Armed with a grant from the Preservation League of New York State, the Greenwich Village Society for Historic Preservation is moving ahead with an ambitious proposal to create a South Village Historic District that would act as a bulwark against unchecked demolition, ineffective zoning, and rampant construction.
As reported last January in Back Stage, the dimensions of the proposed district have already been determined. Beginning on the west side of LaGuardia Place and West 3rd Street, the district would extend south to the corner of Grand Street in SoHo, then turn west and then northwest in a modified zigzag pattern until reaching the narrow ravines that sprout out from Seventh Avenue South, including Carmine, Downing, Jones, and Cornelia streets.
While the Landmarks Preservation Commission created a Greenwich Village Historic District in 1969—protecting more than 2,000 structures and encompassing one-third of the Village—the parameters of the South Village Historic District include structures not originally part of that designation.
Among those structures is a quintet of five theatres, each of which possesses a rich theatrical and/or architectural history. They are the former Circle in the Square Downtown, the Sullivan Street Playhouse (vacant since the departure of "The Fantasticks"), the Provincetown Playhouse, the Players Theatre, and the Minetta Lane Theatre. Also, the cinema currently undergoing renovation at West 3rd Street and Sixth Avenue would be part of the district as well.
The $8,000 grant, says Andrew Berman, the society's executive director, will allow the group to hire an architectural historian who will "survey the historic, cultural, and architectural resources" of the South Village area and issue a report within a year.

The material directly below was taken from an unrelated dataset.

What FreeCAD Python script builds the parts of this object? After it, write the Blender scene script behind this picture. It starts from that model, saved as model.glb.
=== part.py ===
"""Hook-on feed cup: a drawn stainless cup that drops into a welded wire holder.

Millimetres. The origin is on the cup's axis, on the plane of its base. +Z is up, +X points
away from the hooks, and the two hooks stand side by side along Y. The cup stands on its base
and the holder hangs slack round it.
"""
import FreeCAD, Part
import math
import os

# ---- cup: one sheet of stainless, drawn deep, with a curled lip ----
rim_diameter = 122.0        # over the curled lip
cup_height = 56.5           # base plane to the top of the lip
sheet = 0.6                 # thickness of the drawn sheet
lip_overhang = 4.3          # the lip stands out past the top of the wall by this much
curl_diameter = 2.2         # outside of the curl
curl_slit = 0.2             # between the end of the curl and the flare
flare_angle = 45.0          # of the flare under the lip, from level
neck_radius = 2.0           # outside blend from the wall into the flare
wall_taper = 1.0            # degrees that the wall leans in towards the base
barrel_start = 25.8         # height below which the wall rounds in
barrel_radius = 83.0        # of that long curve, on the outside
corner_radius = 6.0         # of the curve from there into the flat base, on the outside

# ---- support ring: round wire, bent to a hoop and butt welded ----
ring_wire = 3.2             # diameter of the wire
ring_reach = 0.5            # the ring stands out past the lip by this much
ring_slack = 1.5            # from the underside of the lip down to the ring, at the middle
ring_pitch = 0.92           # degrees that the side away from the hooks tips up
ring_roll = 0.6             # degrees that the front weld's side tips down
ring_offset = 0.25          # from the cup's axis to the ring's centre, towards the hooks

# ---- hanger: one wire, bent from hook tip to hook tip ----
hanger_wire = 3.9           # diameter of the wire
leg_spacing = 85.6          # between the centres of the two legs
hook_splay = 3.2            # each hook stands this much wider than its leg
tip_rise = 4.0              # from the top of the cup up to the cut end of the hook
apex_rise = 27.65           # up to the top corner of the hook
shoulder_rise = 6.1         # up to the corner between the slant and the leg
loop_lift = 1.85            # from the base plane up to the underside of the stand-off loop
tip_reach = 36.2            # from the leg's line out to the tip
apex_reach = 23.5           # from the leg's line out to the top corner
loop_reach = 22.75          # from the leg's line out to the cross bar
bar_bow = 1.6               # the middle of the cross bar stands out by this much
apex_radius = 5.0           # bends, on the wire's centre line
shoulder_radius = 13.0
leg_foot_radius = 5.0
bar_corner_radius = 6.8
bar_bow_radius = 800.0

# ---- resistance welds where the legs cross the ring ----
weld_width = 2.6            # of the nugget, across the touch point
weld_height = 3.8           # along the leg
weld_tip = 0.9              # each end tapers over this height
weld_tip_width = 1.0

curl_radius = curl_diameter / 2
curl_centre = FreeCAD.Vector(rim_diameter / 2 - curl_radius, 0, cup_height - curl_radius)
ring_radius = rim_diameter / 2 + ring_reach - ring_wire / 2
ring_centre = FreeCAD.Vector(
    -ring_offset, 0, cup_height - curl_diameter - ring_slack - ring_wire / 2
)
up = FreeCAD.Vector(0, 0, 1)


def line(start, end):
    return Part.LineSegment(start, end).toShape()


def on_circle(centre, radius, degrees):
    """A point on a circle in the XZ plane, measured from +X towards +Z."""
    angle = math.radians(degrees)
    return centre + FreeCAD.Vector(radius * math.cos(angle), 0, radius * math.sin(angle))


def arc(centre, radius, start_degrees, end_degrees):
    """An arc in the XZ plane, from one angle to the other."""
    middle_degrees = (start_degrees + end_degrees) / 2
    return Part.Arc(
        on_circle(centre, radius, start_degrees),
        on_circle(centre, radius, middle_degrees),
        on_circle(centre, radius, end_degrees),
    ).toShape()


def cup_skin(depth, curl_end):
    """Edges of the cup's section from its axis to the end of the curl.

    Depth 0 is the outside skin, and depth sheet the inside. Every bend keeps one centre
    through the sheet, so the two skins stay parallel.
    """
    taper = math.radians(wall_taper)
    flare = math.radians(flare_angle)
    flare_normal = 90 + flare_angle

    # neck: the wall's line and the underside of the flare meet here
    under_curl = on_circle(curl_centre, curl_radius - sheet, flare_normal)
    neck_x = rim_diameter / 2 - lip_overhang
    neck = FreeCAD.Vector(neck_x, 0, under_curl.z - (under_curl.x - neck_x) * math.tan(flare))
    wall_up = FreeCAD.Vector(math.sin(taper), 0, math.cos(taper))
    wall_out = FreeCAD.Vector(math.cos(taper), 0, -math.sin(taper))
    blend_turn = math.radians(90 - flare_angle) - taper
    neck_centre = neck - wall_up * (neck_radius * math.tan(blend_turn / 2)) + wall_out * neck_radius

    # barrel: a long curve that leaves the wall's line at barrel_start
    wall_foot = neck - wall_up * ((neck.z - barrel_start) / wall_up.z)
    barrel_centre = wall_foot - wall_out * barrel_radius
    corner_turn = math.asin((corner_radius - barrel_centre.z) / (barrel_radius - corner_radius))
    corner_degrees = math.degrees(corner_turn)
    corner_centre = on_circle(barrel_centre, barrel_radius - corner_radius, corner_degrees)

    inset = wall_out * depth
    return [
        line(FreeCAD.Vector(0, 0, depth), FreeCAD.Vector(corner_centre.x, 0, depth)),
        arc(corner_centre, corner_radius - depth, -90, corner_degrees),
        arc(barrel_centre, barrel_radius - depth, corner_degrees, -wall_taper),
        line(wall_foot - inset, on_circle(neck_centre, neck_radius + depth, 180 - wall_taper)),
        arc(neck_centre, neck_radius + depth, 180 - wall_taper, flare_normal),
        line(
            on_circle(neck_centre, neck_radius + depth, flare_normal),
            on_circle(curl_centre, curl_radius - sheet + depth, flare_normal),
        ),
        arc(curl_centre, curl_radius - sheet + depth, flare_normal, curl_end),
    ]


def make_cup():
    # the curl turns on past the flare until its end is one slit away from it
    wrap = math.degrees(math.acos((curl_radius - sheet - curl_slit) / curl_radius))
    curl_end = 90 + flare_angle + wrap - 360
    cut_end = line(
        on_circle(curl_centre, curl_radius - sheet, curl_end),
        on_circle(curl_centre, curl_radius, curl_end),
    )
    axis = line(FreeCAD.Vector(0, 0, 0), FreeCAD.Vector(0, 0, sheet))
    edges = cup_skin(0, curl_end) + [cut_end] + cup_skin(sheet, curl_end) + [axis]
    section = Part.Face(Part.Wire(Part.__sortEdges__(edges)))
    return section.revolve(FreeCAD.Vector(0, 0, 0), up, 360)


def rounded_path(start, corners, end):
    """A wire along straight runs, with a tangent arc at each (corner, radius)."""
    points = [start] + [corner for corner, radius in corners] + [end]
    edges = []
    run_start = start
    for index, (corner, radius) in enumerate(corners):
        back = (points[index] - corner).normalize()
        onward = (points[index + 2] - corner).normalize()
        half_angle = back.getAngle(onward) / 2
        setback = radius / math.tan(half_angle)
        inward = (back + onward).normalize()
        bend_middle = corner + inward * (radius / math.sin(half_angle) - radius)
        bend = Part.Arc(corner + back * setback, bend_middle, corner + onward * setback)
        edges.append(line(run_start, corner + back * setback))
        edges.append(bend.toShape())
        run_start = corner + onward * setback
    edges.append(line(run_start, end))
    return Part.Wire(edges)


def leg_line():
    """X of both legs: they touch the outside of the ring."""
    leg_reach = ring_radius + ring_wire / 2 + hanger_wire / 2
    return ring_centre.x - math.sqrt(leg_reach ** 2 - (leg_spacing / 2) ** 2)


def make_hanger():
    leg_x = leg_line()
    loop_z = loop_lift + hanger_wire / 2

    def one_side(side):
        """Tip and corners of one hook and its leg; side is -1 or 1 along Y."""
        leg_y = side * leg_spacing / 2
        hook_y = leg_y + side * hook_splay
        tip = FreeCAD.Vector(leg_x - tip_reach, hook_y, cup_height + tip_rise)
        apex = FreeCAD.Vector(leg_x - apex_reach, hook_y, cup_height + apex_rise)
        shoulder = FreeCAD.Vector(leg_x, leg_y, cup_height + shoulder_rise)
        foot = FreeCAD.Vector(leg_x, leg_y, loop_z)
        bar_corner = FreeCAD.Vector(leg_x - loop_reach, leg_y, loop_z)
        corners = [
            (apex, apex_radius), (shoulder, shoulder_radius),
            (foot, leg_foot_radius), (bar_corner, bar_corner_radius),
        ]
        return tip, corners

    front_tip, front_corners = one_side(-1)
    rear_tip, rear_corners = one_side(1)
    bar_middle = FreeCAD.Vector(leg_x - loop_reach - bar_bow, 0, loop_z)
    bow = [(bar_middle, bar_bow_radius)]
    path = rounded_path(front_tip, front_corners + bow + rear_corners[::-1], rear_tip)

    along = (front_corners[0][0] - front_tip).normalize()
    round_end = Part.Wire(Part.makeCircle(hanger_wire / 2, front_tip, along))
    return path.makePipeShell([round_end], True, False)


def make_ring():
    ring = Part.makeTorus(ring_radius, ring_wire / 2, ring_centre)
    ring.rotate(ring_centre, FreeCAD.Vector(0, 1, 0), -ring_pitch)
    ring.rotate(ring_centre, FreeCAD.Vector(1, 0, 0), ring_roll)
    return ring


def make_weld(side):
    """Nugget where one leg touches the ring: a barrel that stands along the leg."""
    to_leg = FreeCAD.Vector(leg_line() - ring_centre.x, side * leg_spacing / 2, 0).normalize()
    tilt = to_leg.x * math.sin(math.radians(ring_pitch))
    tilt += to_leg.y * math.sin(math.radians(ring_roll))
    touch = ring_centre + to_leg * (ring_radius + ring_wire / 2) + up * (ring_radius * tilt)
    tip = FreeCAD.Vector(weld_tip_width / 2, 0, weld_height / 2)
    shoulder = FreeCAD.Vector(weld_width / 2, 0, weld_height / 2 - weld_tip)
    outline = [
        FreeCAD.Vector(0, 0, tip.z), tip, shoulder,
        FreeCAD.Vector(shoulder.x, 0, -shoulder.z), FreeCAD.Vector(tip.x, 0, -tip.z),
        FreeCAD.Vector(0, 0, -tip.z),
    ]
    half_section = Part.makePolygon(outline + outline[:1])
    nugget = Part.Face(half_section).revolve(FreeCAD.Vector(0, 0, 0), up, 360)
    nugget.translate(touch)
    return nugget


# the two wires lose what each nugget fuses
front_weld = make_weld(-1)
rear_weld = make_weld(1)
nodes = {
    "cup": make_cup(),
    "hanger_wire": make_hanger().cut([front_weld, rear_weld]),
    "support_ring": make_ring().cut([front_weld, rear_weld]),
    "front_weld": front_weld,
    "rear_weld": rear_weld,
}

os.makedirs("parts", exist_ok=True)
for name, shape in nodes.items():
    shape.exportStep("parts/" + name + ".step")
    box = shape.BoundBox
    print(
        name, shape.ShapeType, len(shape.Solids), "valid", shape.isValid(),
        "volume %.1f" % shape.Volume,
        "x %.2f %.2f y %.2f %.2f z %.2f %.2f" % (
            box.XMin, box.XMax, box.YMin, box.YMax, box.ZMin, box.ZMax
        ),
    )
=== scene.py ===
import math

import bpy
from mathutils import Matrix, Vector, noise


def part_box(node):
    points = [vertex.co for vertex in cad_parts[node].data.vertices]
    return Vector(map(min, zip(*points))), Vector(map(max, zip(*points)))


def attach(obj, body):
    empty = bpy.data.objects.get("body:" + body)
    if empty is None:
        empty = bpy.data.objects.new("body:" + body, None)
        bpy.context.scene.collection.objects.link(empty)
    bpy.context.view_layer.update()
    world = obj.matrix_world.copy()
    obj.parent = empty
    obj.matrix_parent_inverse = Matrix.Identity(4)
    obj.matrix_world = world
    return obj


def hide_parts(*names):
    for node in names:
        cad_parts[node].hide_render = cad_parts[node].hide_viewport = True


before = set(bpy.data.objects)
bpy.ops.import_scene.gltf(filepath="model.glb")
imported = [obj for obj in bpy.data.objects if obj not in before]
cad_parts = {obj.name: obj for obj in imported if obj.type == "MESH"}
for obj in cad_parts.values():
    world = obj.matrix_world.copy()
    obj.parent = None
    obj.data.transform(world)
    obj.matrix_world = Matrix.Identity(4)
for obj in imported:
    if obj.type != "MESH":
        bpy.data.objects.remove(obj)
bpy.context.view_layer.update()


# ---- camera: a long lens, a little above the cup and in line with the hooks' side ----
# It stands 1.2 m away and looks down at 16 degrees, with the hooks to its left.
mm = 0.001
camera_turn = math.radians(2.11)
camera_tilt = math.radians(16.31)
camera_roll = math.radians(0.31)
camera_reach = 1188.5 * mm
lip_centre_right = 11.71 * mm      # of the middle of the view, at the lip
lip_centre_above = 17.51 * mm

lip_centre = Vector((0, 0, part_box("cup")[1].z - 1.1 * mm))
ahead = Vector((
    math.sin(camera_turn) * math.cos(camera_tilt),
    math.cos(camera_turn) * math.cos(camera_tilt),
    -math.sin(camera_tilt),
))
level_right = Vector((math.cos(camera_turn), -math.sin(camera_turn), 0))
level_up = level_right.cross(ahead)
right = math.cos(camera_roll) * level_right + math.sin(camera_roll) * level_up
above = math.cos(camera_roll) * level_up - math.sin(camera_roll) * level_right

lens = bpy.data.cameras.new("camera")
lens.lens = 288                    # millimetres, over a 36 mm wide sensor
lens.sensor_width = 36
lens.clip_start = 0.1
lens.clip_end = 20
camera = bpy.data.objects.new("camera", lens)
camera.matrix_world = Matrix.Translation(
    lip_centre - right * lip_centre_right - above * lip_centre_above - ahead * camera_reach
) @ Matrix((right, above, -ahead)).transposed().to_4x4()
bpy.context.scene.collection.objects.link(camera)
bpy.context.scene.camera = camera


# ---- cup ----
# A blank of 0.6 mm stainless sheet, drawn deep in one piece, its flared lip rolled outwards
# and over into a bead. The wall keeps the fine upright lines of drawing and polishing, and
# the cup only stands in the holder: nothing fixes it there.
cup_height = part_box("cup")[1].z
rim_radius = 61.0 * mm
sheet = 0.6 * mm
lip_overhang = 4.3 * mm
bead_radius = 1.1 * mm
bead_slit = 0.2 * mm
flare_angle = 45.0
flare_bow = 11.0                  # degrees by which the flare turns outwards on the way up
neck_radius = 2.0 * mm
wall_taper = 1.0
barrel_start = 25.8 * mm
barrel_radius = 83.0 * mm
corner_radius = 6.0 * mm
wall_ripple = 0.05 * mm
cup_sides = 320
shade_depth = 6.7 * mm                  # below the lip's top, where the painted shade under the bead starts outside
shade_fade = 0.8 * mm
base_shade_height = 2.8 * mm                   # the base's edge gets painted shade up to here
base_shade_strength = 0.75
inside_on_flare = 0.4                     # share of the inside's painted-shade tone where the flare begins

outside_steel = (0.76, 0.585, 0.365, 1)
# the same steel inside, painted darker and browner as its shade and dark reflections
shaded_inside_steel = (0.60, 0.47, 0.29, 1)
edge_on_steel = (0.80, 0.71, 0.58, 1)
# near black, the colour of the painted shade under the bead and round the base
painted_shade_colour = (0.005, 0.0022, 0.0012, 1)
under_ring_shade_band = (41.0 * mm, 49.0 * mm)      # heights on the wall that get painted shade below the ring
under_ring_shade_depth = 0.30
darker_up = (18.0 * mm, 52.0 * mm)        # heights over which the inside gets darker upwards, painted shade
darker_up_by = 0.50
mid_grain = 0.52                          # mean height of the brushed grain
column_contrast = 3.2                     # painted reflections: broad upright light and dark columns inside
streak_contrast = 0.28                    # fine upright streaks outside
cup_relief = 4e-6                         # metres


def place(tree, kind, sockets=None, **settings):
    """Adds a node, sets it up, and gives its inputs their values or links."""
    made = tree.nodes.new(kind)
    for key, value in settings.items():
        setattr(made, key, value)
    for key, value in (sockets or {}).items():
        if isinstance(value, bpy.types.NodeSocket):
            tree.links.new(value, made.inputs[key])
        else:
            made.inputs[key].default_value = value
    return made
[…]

Such reports are regarded, both politically and at the grass-roots level, as vital tools in any campaign to persuade the city to create an historic district, given all the legal protections it implies.

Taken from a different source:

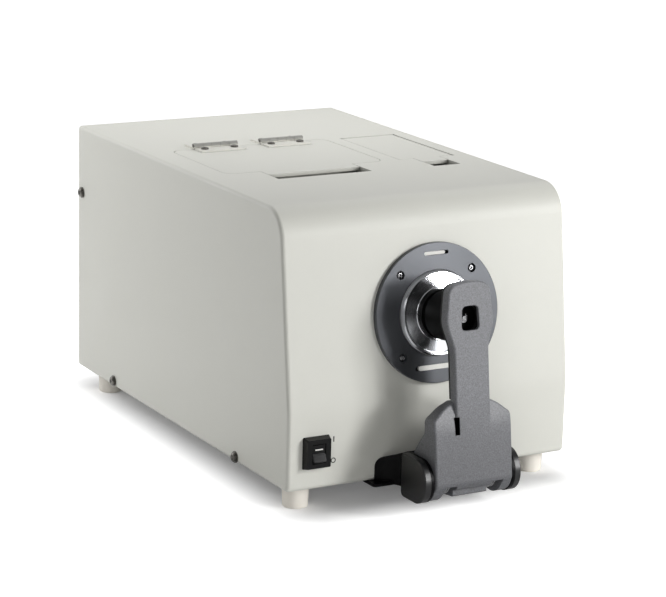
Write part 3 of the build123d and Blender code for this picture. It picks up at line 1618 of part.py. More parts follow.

"Among other things," Berman adds, "designating an historic district mitigates one of the biggest threats to the loss of all the buildings in the South Village: the opportunity for wholesale tear-downs of the structures to replace them with high-rises." A South Village Historic District, therefore, "would greatly diminish, if not completely eliminate," the possibility that, for example, the five theatres could be torn down. That said, he added that unfortunately "there is nothing that can guarantee that a theatre or a museum will continue to function as a museum or a theatre. Certainly the historic district designation can be helpful, however, in fighting off the major threats to such spaces." Indeed, he said, it's "highly unusual for demolitions to be allowed, and certainly there would be restrictions on any new construction."
In addition to the grant from the Preservation League, the society has attracted an across-the-spectrum list of supporters, from the Historic Districts Council and Community Board #2 to the South Village Landmarking Alliance and Our Lady of Pompeii Church. A host of elected officials, including City Council members Christine Quinn and Alan Gerson, State Senator Tom Duane, and Assemblywoman Deborah Glick, are behind the effort as well.